Sono comunque seguite polemiche (non del tutto sbagliate), sul fatto che fare film in India costa poco, e molta gente va lì, fa film, diventa ricca e famosa, per poi lasciare tutto com’è. Forse il Tg1 non si è accorto neppure di questo fatto, quando faceva vedere i bambini di Mombay, che nel film appaiono come comparse, contenti per l’oscar vinto in modo virtuale.
In Italia “The Milionaire” è stato mantenuto nelle sale lo stretto indispensabile per non dare troppo fastidio ai film scemi di Natale. Ora ci tornerà (si spera).

Premio Oscar per la miglior Scenografia: Donald G.Burt e Victor J. Zolfo per “Il curioso caso di Benjamin Button”.
Premio Oscar per il miglior trucco: Greg Cannom per “Il curioso caso di Benjamin Button”.
Oscar per i migliori effetti speciali: Eric Barba, Steve Preeg, Burt Dalton e Craig Barron per “Il curioso caso di Benjamin Button”.

Tre oscar tecnici per questo film di quasi tre ore, che comunque merita di essere visto.
Come ho specificato prima, giustamente l’Academy ha deciso di premiare i supporti tecnici che hanno permesso di far recitare a Brat Pitt la parte dell’ottantenne che ringiovanisce, e non viceversa. Una scelta sensata.
Tratto da un racconto di Fitzgerald, il film è un piacevole filmone che punta a mettere molta carne al fuoco sul tema del tempo che passa inesorabile. Il regista David Fincher, che in passato ci ha abituato ad indicibili orrori, o a provocazioni “moralmente ignobili”, ora cambia stile, genere e morale. Di sicuro ha perso la verve profondamente anarchica, e questo è un peccato, ma è uno che si sa calare nella parte che gli viene richiesta, in questo caso quello del filmone per tutti, spettacolare dove serve, o divertente, drammatico ed infine romantico.
La fotografia è eccezionale, di quelle che riempiono gli occhi, ma non ha vinto nulla. Il montaggio pure, e non ha vinto nulla. I premi vinti sono tutti meritati. Un film tecnicamente perfetto, insomma, ma forse per questo risulta un pochino freddo per fare breccia nel cuore.
Il finale ha comunque una originalità tutta sua, che ha fatto sì che molti spettatori non si alzassero subito dalla sedia, una volta finito il film. Il che è sempre un buon indice…

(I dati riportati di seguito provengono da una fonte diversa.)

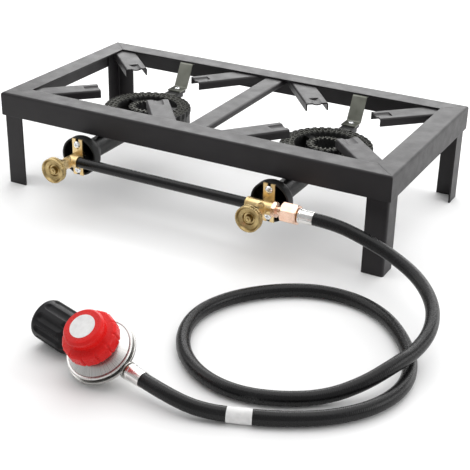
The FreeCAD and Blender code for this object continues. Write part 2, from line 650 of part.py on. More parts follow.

Premio Oscar per il miglior film d’animazione: “Wall-E”.
Scontato, anzi scontatissimo. Mi sarei offeso io per primo se avessero avuto il coraggio di dare il premio a qualcun’altro. Per quanto mi riguarda Wall-E è uno dei migliori film di animazione di sempre, forse meno “per bambini” di altri, ma più dedicato agli adulti, vista la notevole quantità di spunti di rifelssione che offre.
La Pixar si conferma la casa di produzione capace di fare scelte alternative e anche meno remunerative. Infatti mentre Kung Fu Panda o Madagascar 2 hanno spopolato nei botteghini di tutto il mondo, Wall-E ha incassato assai meno. Le scelte meno accattivanti si pagano, ma la poetica che ci sta dietro resta.
E anche la critica di un mondo che rischia di diventare molle, inquinato e brutto, perchè gli uomini stanno via via diventando stupidi. Critica che a tratti diventa feroce, soprattutto quando si insinua il sospetto che se l’uomo sta diventando così stupido ed inumano, allora saranno le macchine, paradossalmente dotate di più cuore di noi, a salvarci. Un messaggio quasi Dickiano…

Premio Oscar per il miglior film straniero: il giapponese “Departures”.
Ed ecco la grande sorpresa. Ovviamente non posso giudicare la qualità del film in questione, non essendo ancora arrivato in Italia, ma mi viene voglia di sottolineare come il grande favorito “Valzer con Bashir”, il film israeliano che avrebbe dovuto vincere a mani basse questa statuetta, sia restato a bocca asciutta.
I più malevoli sostengono che certi film stranieri (tra cui “Gomorra”), siano stati esclusi per non far avere un vero concorrente a “Valzer con Bashir”, ma preferisco non crederci. In ogni caso pare non abbia funzionato.

Altri premi nettamente minori:

Premio Oscar per il miglior cortometraggio d’animazione: Kunio Kato per “La Maison en Petits Cubes”.

Premio Oscar per il miglior cortometraggio: Jochen Alexander Freydank per “Spielzeugland (Toyland)”.

Premio Oscar al miglior documentario: James Marsh e Simon Chinn per “Man on wire”.

Premio Oscar al miglior cortometraggio documentario: Megan Mylan per “Smile Pinki”.